No, she’ll pump out number thirteen, glance in daddy’s direction, and receive the nod that yes, his salary as coach of a Division III-B college football team that plays its home games in an abandoned lot is still enough to cover the $35,400 a month in child-related expenses. Good, she’ll sigh, as she returns to nursing from her floor-scraping tits while defiantly not working. Because you know what they say: women who work outside the home are bound to raise deviants, rebels, and homosexuals. No one seems to notice that despite being around these kids every waking second, they are “without exception”, spoiled, nasty, and so ill-mannered that it’s no surprise when one of them blows up a boat mere seconds after running through a restaurant with his pants around his ankles.

The plot, such as it is, all works towards the final “Cup Challenge”, which is the obligatory collection of sack races, egg tosses, and tugs-of-war. Simply put, I cannot imagine anyone over the age of three who would willingly spend their free time in this manner, but apparently, there are such families in our midst. Boat rides, water skiing, cheerful bonding with games and treasure hunts … these things are as foreign to my upbringing as direction, guidance, and unconditional love. More often than not, my vacations as a youth were more stressful than day-to-day living, and one of my few memories of a visit to California, for example, is being told that no, we would not be going to my first baseball game because, well, the old man is a cheap bastard who would rather pass out on the bed after a day at the track blowing the rest of the fun money.

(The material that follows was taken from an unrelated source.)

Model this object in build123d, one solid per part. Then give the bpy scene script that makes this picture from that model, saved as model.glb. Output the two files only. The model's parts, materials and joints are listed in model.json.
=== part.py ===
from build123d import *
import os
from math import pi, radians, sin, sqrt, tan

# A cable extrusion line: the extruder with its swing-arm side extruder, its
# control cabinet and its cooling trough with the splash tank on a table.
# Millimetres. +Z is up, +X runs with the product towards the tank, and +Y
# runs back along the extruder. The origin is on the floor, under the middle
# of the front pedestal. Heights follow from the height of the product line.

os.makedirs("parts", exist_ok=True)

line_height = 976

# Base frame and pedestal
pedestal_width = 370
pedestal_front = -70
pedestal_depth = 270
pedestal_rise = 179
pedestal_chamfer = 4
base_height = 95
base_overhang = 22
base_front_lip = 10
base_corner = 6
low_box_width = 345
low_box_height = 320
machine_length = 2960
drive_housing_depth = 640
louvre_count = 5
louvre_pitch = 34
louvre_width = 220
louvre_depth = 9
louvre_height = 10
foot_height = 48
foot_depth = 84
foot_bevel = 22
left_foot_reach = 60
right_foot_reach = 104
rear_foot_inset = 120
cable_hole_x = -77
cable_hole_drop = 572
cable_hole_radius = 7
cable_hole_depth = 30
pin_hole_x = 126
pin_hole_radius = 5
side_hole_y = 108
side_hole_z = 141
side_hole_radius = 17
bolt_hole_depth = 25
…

Or being humiliated for not finishing my dinner, even though I wasn’t sure why I had to eat a pound of asparagus when I was not yet ten years of age. And what would I know of athletic competitions with the family? When not forced at knifepoint to join pee-wee leagues when I had all the ability of a wheelchair-bound mouth breather, I preferred the interior life, both of the mind and couch variety. A three-legged race — with my pop? Only after a crushing monologue better suited for Eugene O’Neill would you be able to understand why that would be the height of impossibility.

Of course, the big competition ends in a dead heat, which forces a tie-breaking canoe race for the title. Does the pregnant daughter go into labor on the boat, forcing the Bakers to abandon the race and rush to the hospital? Do the Murtaugh kids rebel against their stuffy father (Eugene Levy, never more of a cynical sell-out), sprinting along with the Bakers to save the day? Nora has her baby (but oddly, no childbirth scene), but by my clock, the entire process – from first check in to swaddled infant — took no more than two minutes. And when Tom enters the delivery room, the baby is strikingly similar to a child of at least six months, though its hair is nowhere near the Michael Landon-ish dome of Rocky Balboa’s son in the second film. Tom’s insecurities erased, he lets forth the tear of a proud grandfather.

So, despite the grueling tennis matches, wheelchair geezers falling not once, but twice, into the lake, runaway jet skis, and unruly dogs destroying priceless china, it’s all worth it, because another squirming lump of clay that can be brainwashed, molded, and treated like a servant has been brought into the Baker fold. Even Nora’s husband, heretofore the least developed character in cinema history, stops objecting to Tom’s talk of “raising a good linebacker” and declares his obedience. Because as we know, the Bakers who never read, talk intelligently, set goals, or learn manners – are superior to the Murtaughs, even though they are accomplished, dignified, presentable, and polite. Because of those traits, they are hopelessly stuffy, robotic, and unreal, hence the epitome of something not quite American.